» **TASK STATEMENT**:
Quote only the part that opens with the line containing "const bentoContainer = new THREE.Group();" and closes with the line containing "bpy.context.view_layer.update()". Keep both of those lines.
◇ ◇ ◇ ◇
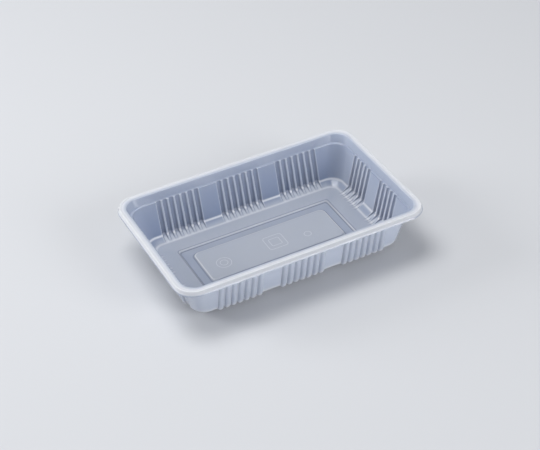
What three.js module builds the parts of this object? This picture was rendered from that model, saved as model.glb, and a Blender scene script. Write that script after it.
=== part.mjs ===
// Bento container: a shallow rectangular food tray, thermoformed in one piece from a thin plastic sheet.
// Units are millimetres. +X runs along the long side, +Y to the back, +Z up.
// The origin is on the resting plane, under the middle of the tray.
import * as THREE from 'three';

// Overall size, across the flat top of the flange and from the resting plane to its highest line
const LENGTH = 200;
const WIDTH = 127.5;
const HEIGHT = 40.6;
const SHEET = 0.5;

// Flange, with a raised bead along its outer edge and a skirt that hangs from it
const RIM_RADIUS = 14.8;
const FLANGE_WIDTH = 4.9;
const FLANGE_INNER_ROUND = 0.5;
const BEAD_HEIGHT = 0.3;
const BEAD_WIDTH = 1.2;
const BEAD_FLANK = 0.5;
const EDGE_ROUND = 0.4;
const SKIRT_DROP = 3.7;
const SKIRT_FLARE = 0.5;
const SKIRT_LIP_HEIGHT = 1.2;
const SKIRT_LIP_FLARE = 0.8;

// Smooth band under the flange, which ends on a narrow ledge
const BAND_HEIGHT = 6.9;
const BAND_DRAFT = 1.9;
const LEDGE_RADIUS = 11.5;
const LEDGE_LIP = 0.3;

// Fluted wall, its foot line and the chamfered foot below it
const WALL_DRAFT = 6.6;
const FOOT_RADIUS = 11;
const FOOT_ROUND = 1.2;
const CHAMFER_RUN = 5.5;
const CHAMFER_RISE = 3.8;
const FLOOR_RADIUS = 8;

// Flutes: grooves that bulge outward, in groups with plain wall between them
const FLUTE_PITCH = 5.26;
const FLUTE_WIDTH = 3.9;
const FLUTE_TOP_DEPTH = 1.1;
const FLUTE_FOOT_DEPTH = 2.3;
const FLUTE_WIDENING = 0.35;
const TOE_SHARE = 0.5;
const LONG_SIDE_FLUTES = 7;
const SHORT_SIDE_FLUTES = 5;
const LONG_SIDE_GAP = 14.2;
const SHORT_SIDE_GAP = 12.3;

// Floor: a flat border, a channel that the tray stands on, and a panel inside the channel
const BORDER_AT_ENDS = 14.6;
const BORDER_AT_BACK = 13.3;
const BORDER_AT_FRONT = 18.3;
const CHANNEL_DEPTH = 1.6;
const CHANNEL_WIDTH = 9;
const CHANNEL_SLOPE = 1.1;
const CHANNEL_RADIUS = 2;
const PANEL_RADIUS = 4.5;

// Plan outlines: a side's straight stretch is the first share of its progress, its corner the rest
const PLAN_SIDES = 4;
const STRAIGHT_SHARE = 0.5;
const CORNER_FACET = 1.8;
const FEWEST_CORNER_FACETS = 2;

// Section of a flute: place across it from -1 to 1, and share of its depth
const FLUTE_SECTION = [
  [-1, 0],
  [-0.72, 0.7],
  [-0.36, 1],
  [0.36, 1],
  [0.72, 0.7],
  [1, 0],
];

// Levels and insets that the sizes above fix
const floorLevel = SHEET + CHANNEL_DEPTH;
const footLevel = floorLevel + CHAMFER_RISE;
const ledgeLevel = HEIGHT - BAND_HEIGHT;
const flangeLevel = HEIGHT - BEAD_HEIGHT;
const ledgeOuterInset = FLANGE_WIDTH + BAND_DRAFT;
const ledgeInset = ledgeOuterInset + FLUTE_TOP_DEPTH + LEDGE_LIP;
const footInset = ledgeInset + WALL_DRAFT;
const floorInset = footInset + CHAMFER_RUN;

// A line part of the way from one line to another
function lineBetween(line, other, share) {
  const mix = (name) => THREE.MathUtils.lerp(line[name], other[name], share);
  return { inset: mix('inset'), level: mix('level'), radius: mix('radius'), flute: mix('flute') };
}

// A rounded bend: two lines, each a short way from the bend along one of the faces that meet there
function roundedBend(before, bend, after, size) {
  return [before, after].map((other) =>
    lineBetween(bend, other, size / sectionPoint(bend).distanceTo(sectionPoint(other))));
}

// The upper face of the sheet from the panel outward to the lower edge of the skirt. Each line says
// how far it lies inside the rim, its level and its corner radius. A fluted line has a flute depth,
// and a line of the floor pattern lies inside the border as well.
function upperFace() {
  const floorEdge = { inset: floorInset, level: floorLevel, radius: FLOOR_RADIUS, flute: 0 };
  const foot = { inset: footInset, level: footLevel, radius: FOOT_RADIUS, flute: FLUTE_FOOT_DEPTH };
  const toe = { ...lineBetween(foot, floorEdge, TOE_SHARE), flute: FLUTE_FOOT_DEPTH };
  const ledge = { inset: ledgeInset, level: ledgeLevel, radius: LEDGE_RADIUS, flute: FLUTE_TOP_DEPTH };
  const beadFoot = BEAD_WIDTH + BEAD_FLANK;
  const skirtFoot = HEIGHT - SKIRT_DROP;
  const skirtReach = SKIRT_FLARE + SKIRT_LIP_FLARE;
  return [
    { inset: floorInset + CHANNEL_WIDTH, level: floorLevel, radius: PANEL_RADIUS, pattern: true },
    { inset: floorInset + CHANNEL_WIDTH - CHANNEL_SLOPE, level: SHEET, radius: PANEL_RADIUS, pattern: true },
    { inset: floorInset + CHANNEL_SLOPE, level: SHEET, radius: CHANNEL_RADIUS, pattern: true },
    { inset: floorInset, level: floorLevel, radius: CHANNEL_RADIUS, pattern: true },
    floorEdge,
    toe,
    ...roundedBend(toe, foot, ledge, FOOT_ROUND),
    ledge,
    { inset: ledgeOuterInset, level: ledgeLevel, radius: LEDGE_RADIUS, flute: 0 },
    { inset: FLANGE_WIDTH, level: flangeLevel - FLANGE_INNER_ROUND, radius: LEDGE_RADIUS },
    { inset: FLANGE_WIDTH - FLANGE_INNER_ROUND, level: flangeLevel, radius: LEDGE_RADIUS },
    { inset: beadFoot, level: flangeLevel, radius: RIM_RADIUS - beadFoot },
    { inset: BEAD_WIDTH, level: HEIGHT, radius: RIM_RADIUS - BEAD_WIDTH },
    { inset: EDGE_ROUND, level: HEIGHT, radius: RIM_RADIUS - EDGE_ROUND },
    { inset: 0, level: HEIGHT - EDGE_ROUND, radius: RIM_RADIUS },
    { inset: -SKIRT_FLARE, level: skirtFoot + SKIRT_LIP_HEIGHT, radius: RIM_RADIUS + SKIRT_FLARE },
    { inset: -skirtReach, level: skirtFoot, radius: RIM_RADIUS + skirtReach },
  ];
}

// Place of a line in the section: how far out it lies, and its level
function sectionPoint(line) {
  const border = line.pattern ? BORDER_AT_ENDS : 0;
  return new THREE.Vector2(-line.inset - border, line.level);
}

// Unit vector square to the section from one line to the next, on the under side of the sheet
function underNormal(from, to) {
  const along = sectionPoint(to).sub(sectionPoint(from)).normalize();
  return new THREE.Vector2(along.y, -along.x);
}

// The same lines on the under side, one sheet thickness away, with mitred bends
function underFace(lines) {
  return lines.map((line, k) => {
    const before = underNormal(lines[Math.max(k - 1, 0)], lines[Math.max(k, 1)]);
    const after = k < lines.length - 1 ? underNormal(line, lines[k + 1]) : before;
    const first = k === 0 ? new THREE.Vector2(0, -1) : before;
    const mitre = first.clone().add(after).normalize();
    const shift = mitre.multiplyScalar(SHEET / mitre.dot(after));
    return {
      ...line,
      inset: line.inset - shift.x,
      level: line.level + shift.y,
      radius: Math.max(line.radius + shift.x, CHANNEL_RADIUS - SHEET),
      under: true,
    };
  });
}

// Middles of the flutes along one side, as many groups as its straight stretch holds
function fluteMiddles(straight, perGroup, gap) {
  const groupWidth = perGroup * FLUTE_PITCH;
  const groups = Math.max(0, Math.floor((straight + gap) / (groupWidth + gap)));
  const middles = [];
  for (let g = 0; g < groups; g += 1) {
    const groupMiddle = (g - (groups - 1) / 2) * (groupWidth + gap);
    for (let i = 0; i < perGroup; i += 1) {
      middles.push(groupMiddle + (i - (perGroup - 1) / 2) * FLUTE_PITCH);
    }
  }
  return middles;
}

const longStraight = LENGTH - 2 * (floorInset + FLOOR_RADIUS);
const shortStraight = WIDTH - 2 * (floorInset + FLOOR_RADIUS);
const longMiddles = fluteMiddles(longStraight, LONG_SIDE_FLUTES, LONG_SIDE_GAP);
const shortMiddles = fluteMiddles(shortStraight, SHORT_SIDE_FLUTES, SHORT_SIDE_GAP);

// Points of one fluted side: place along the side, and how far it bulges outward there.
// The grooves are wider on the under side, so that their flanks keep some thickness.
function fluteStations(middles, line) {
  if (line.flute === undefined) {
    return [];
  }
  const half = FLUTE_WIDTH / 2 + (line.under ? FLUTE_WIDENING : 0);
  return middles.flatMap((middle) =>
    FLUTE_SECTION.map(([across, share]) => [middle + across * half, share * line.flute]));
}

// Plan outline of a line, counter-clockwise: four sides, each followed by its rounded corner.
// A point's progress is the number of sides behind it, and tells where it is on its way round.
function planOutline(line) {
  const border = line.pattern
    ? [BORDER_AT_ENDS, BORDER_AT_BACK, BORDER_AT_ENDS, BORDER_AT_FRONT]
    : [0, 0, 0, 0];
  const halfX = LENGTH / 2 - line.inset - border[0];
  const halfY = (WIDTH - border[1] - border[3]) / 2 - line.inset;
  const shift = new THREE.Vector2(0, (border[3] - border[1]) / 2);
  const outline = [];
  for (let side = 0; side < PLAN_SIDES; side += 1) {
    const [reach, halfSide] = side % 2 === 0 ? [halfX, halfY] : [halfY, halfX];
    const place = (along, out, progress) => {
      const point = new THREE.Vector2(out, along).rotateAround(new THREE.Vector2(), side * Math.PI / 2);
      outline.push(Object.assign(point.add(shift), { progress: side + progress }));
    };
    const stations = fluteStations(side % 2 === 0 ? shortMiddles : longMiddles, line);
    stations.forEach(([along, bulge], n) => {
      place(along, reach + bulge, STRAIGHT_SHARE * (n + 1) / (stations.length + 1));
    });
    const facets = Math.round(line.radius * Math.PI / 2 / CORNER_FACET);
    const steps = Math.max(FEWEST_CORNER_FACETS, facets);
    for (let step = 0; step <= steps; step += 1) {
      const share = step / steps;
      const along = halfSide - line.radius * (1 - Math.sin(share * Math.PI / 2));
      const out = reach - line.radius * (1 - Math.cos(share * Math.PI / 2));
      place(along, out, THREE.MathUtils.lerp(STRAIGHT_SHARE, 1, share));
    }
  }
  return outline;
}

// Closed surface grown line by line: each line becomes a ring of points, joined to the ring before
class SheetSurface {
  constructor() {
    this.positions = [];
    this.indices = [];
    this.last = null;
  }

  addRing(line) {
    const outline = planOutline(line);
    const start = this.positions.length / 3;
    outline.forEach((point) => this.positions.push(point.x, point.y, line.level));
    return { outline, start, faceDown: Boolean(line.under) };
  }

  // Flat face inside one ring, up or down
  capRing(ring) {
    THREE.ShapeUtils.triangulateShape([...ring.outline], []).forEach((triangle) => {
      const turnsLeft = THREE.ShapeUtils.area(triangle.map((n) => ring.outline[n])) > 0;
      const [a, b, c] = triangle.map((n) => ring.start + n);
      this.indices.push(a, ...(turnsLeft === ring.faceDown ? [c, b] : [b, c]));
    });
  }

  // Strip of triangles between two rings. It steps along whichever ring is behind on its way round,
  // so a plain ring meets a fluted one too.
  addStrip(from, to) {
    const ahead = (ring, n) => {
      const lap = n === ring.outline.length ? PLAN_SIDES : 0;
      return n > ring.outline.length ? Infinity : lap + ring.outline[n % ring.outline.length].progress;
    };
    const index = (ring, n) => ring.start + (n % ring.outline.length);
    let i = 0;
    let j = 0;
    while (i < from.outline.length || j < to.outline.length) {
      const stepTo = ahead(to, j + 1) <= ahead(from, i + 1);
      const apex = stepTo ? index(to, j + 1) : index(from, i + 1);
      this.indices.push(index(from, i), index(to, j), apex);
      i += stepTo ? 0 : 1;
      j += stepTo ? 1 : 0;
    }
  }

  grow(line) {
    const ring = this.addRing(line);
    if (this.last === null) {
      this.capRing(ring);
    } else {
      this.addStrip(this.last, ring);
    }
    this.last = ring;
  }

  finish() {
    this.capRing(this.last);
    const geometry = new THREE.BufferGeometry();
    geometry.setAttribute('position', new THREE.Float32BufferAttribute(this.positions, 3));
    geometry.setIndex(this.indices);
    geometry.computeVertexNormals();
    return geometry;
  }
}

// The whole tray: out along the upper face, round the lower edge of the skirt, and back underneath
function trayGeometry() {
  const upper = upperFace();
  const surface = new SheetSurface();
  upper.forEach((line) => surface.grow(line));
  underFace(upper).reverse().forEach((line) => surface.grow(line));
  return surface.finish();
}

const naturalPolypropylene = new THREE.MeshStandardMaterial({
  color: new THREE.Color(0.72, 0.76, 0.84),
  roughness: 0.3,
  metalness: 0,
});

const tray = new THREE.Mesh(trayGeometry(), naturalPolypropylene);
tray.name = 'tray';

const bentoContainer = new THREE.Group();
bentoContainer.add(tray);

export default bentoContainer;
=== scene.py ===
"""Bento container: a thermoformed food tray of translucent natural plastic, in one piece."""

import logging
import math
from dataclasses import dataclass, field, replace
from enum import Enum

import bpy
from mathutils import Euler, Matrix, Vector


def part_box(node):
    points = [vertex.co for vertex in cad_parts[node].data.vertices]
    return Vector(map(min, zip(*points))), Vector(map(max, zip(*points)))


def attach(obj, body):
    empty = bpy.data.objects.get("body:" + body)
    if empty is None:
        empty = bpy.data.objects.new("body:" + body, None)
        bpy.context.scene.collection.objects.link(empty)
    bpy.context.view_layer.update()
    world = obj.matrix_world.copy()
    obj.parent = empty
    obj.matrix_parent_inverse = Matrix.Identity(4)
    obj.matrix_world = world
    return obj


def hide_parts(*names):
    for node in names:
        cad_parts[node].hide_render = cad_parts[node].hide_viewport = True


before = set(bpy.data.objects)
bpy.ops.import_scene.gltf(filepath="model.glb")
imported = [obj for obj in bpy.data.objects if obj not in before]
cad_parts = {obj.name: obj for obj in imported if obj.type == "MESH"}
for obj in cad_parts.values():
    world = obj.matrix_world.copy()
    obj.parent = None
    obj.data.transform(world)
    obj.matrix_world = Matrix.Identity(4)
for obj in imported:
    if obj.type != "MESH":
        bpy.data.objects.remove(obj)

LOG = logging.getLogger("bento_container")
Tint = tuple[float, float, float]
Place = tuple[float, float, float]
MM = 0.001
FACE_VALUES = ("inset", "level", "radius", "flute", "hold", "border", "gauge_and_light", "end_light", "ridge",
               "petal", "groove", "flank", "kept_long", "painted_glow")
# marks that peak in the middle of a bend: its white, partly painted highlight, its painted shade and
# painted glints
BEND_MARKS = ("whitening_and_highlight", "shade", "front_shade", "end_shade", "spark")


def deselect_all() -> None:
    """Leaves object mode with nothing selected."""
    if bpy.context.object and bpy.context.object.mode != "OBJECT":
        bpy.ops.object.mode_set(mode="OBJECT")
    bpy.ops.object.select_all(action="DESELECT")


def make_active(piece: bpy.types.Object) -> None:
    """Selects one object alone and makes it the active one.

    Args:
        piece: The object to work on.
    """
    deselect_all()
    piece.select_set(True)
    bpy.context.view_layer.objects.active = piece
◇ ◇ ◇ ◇
» **REPLY**:
const bentoContainer = new THREE.Group();
bentoContainer.add(tray);

export default bentoContainer;
=== scene.py ===
"""Bento container: a thermoformed food tray of translucent natural plastic, in one piece."""

import logging
import math
from dataclasses import dataclass, field, replace
from enum import Enum

import bpy
from mathutils import Euler, Matrix, Vector


def part_box(node):
    points = [vertex.co for vertex in cad_parts[node].data.vertices]
    return Vector(map(min, zip(*points))), Vector(map(max, zip(*points)))


def attach(obj, body):
    empty = bpy.data.objects.get("body:" + body)
    if empty is None:
        empty = bpy.data.objects.new("body:" + body, None)
        bpy.context.scene.collection.objects.link(empty)
    bpy.context.view_layer.update()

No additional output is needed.